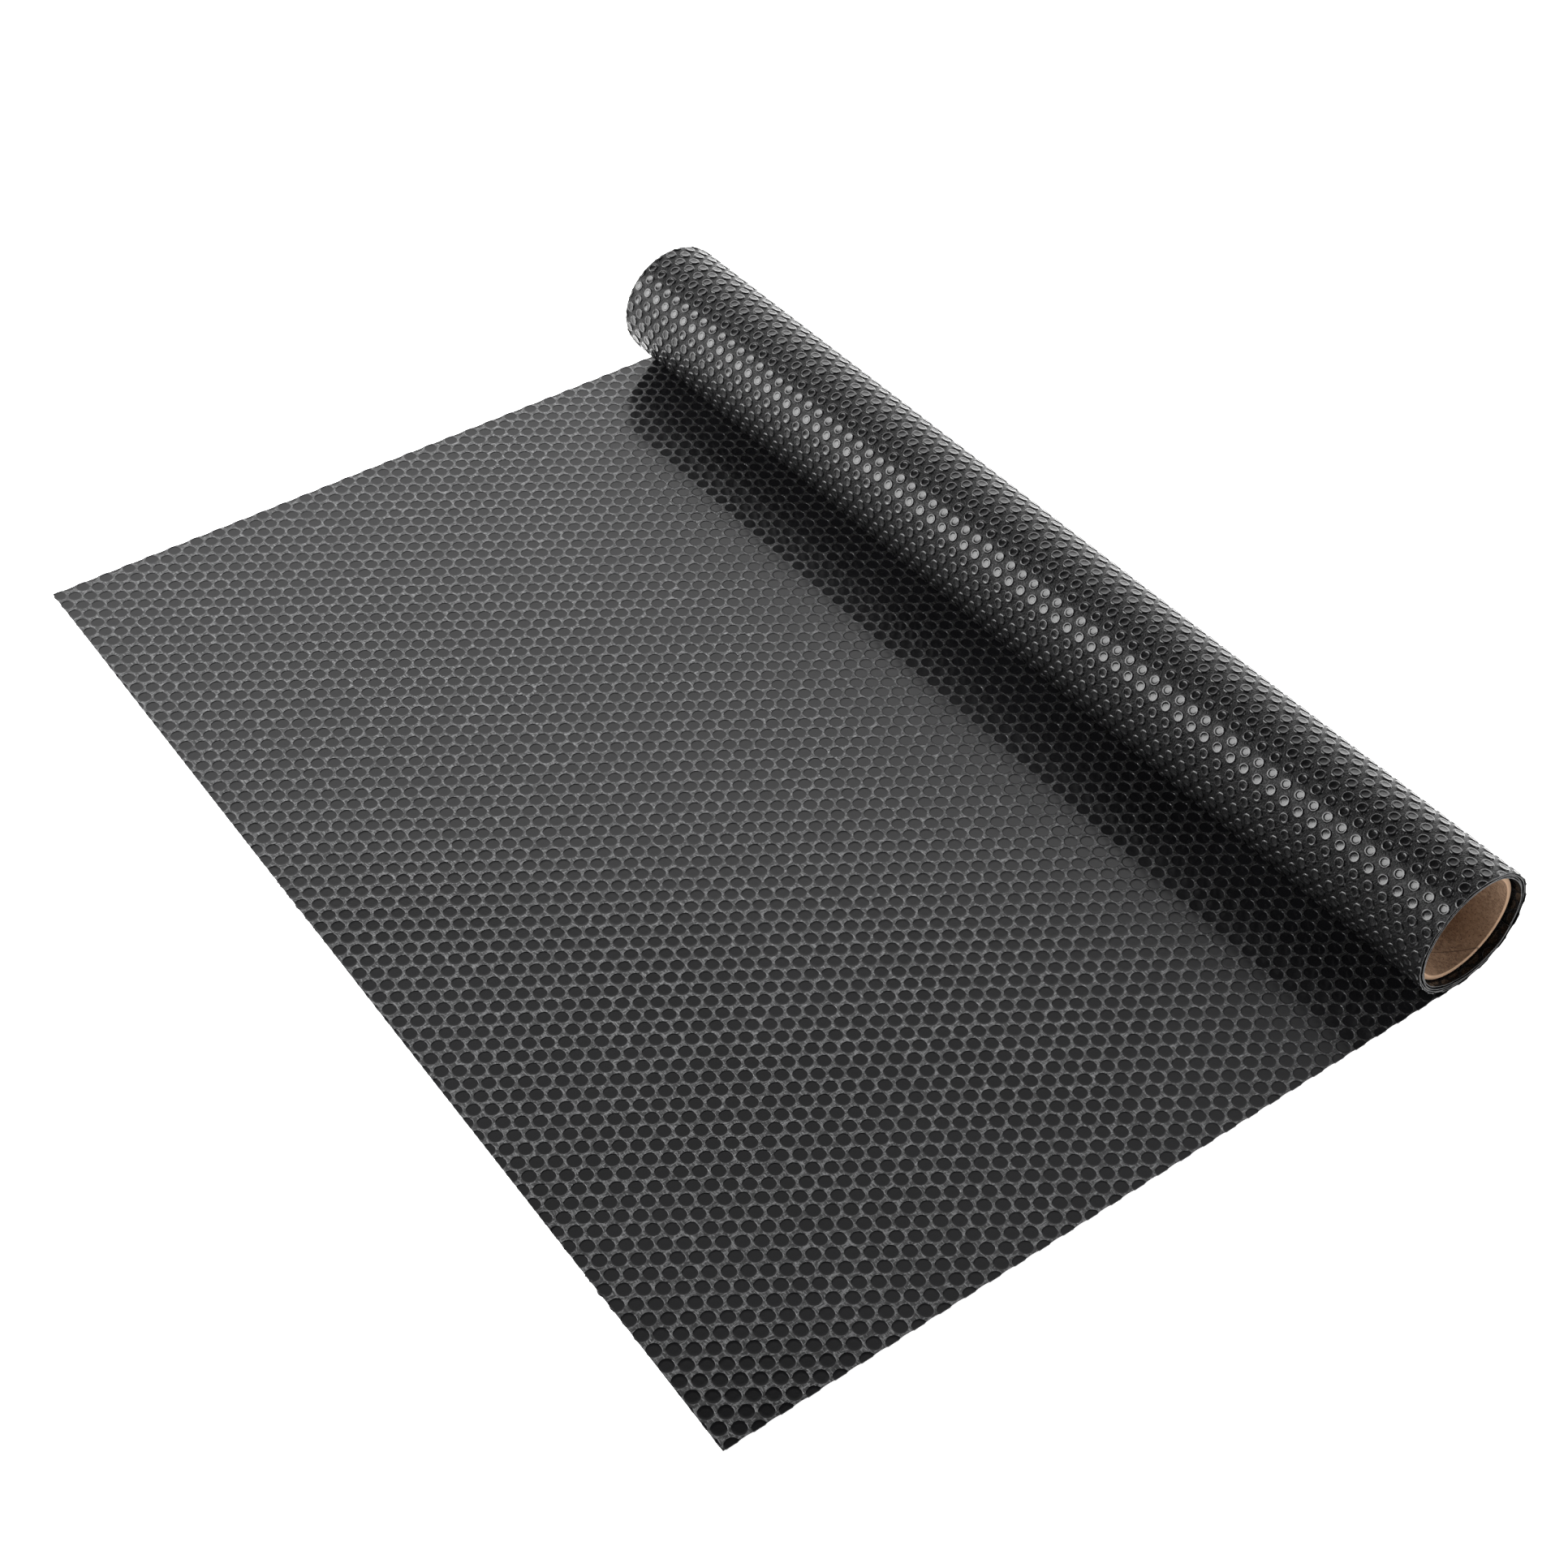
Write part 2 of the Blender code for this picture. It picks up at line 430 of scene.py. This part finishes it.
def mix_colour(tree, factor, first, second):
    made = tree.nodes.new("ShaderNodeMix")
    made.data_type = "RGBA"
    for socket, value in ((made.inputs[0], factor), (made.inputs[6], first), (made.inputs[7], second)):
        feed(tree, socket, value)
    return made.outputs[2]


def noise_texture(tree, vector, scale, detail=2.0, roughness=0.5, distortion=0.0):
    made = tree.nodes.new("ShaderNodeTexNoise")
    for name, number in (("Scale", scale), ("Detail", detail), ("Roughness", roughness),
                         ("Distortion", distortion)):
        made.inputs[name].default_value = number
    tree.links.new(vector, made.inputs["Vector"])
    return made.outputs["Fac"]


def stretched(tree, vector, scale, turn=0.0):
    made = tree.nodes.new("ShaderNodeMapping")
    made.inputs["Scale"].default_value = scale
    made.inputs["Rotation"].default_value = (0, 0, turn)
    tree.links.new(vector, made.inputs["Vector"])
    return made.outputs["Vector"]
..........
GOAL OF THE EXERCISE: Copy the material above back out, exactly as written.

EXPECTED ANSWER:
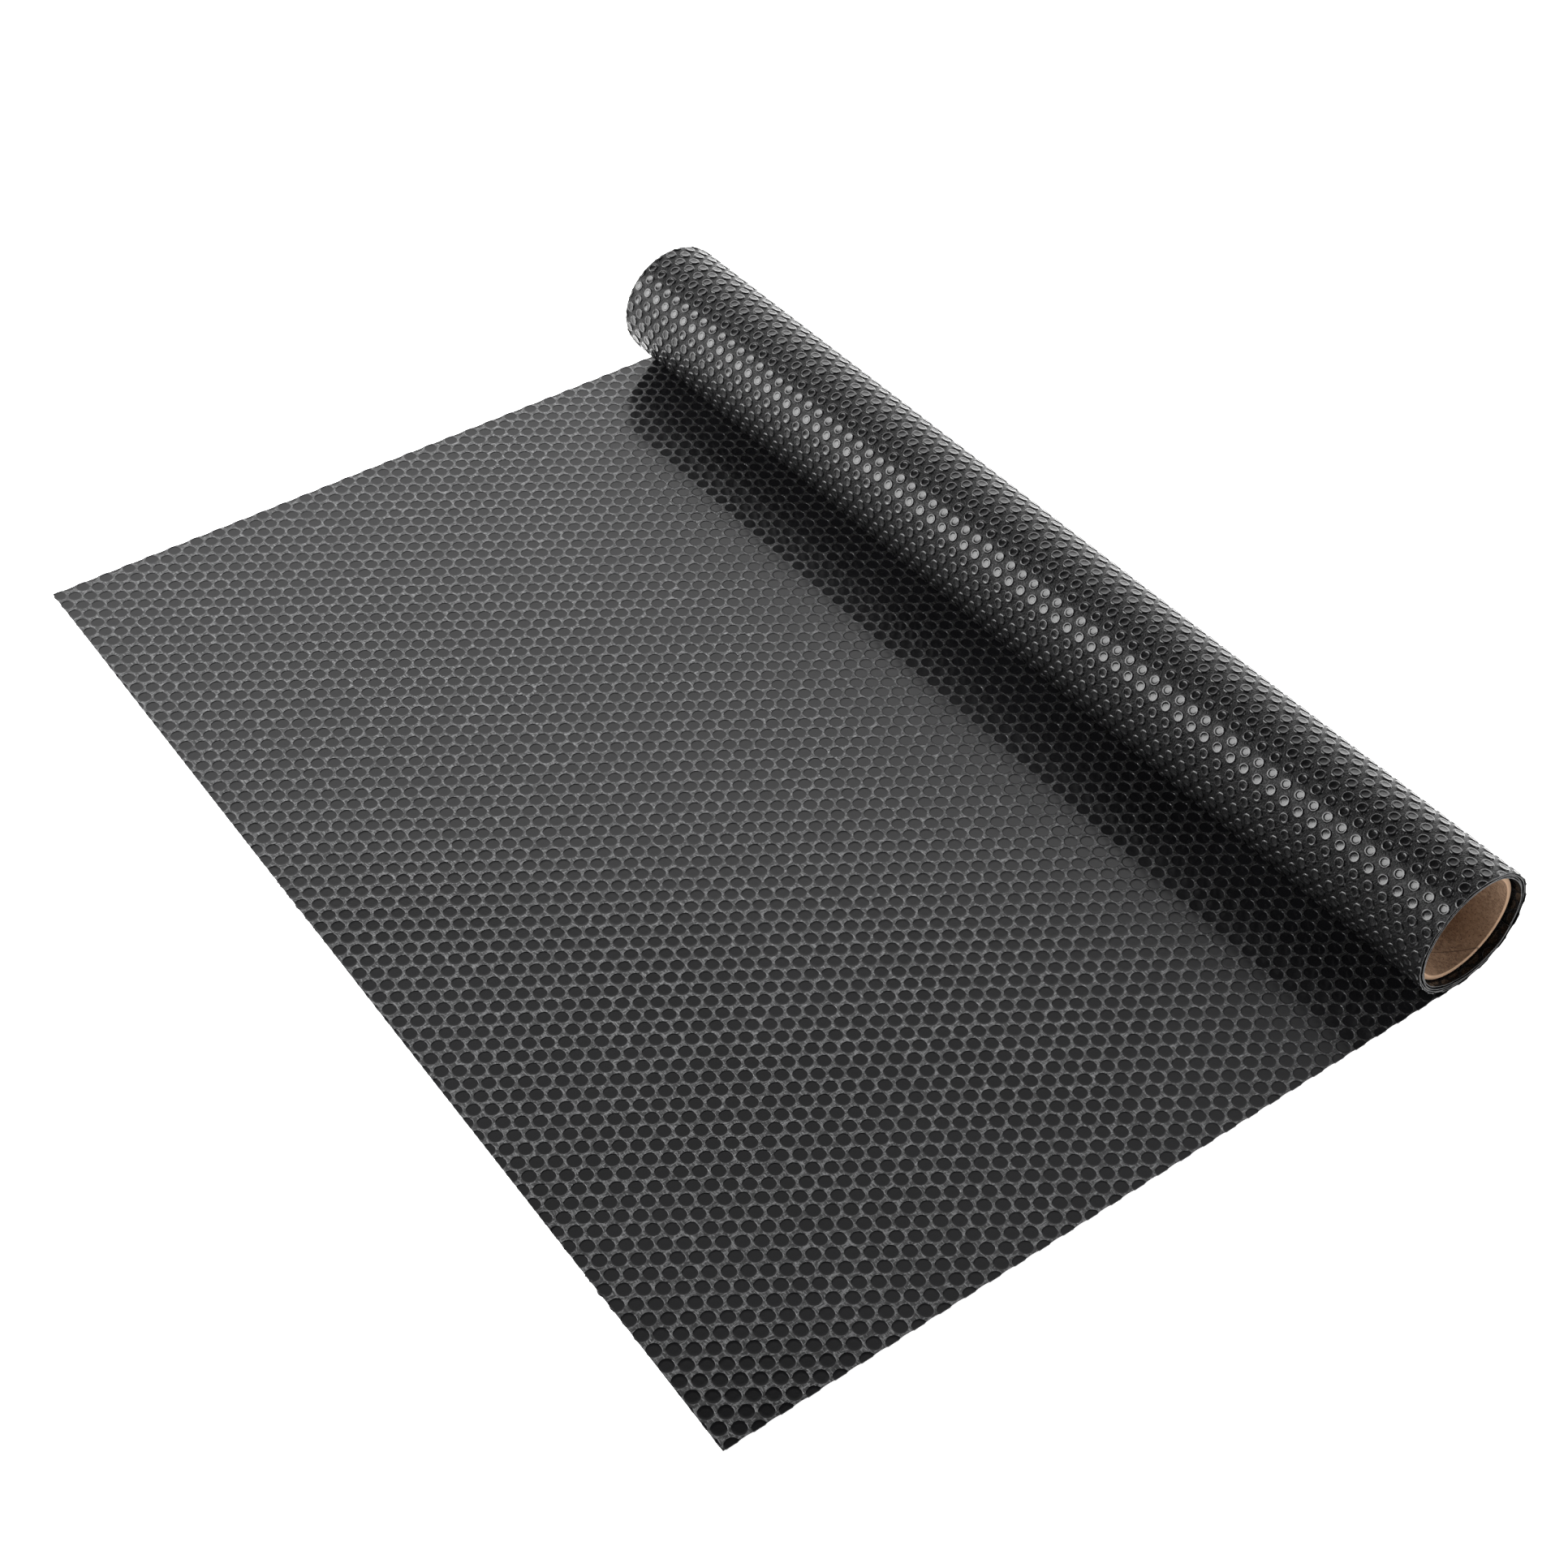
Write part 2 of the Blender code for this picture. It picks up at line 430 of scene.py. This part finishes it.
def mix_colour(tree, factor, first, second):
    made = tree.nodes.new("ShaderNodeMix")
    made.data_type = "RGBA"
    for socket, value in ((made.inputs[0], factor), (made.inputs[6], first), (made.inputs[7], second)):
        feed(tree, socket, value)
    return made.outputs[2]


def noise_texture(tree, vector, scale, detail=2.0, roughness=0.5, distortion=0.0):
    made = tree.nodes.new("ShaderNodeTexNoise")
    for name, number in (("Scale", scale), ("Detail", detail), ("Roughness", roughness),
                         ("Distortion", distortion)):
        made.inputs[name].default_value = number
    tree.links.new(vector, made.inputs["Vector"])
    return made.outputs["Fac"]


def stretched(tree, vector, scale, turn=0.0):
    made = tree.nodes.new("ShaderNodeMapping")
    made.inputs["Scale"].default_value = scale
    made.inputs["Rotation"].default_value = (0, 0, turn)
    tree.links.new(vector, made.inputs["Vector"])
    return made.outputs["Vector"]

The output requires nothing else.